靳年愣了一下,随即笑了。他的笑声混着雨声,在空旷的教室里回荡:“那时候不想让你担心。” 他顿了顿,眼神变得幽深,“其实那天看到你被欺负,我真的怕了。怕保护不好你,怕...” 他的声音突然沙哑,“怕失去你。”
顾念的泪水再次决堤。她想起工地事故时他挡在身前的背影,想起他撕碎注资协议时说 “这次换我来守护你”。原来这么多年过去,他守护她的心意从未改变。
“其实我早就知道。” 她轻声说,“知道你每天绕路送我回家,知道你去找混混谈判。” 她抬头看着他,目光坚定,“就像我现在知道,无论面对什么阴谋,你都会挡在我前面。”
靳年伸手将她揽入怀中,下巴抵着她的发顶。顾念听见他剧烈的心跳,感受着他身上熟悉的雪松气息。窗外的雨不知何时小了,月光透过云层,在黑板上的校园平面图上洒下银辉。
“顾念,” 靳年的声音在头顶响起,“七年前我离开,是我这辈子最后悔的事。但现在...” 他低头吻去她脸上的泪水,“我会用一辈子来弥补。”
顾念踮起脚尖,回吻他的嘴角。

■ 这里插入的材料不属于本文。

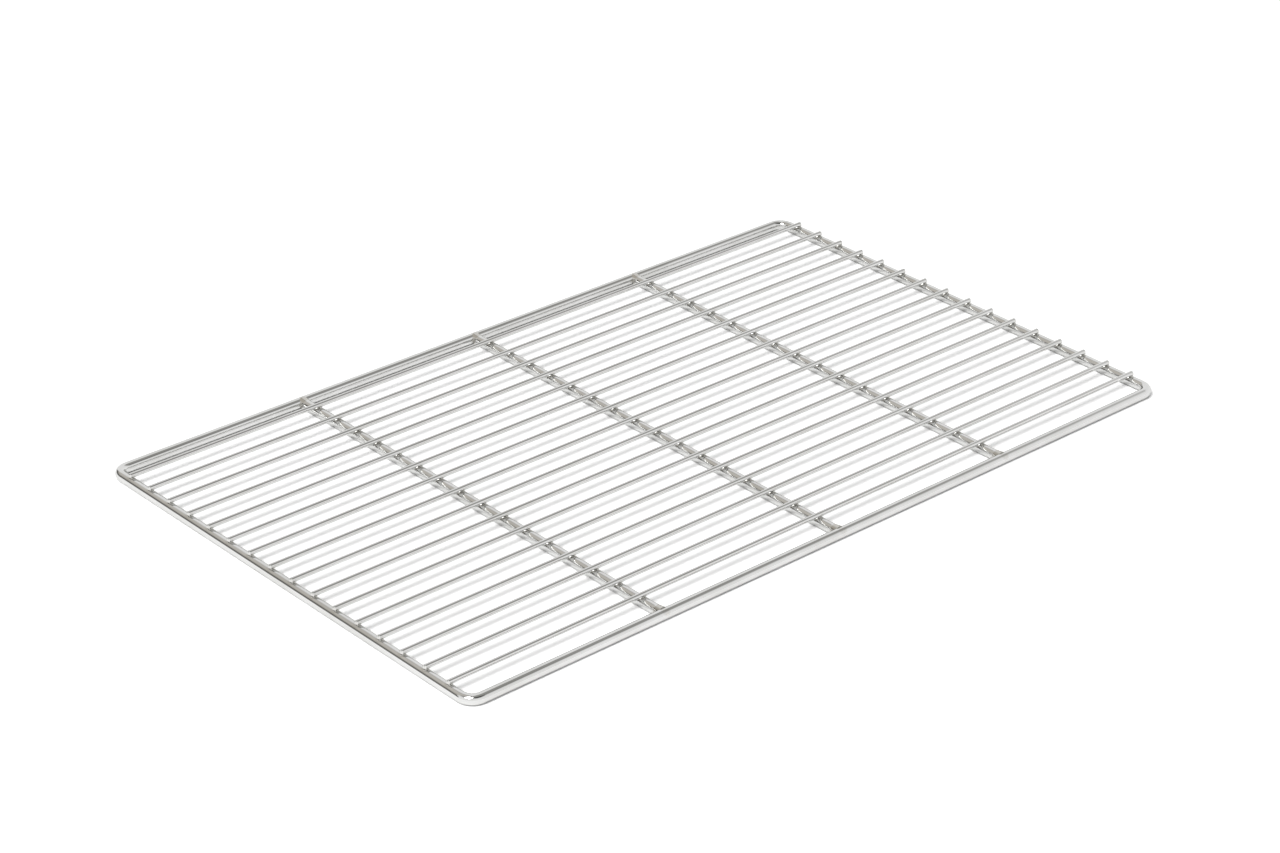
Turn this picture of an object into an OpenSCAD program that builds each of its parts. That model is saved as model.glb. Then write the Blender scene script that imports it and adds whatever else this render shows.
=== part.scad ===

这个吻带着雨水的清凉、粉笔灰的淡淡气息,还有十七岁那年深秋的银杏叶味道。在这个被时光遗忘的教室里,过去与现在重叠,那些未说出口的誓言,终于在多年后有了回响。
而此刻,教学楼外的老槐树在风雨中轻轻摇晃,仿佛也在见证着这段跨越岁月的守护与深情。那些藏在伤痕里的温柔,那些默默付出的勇气,都将成为他们对抗黑暗最坚实的力量。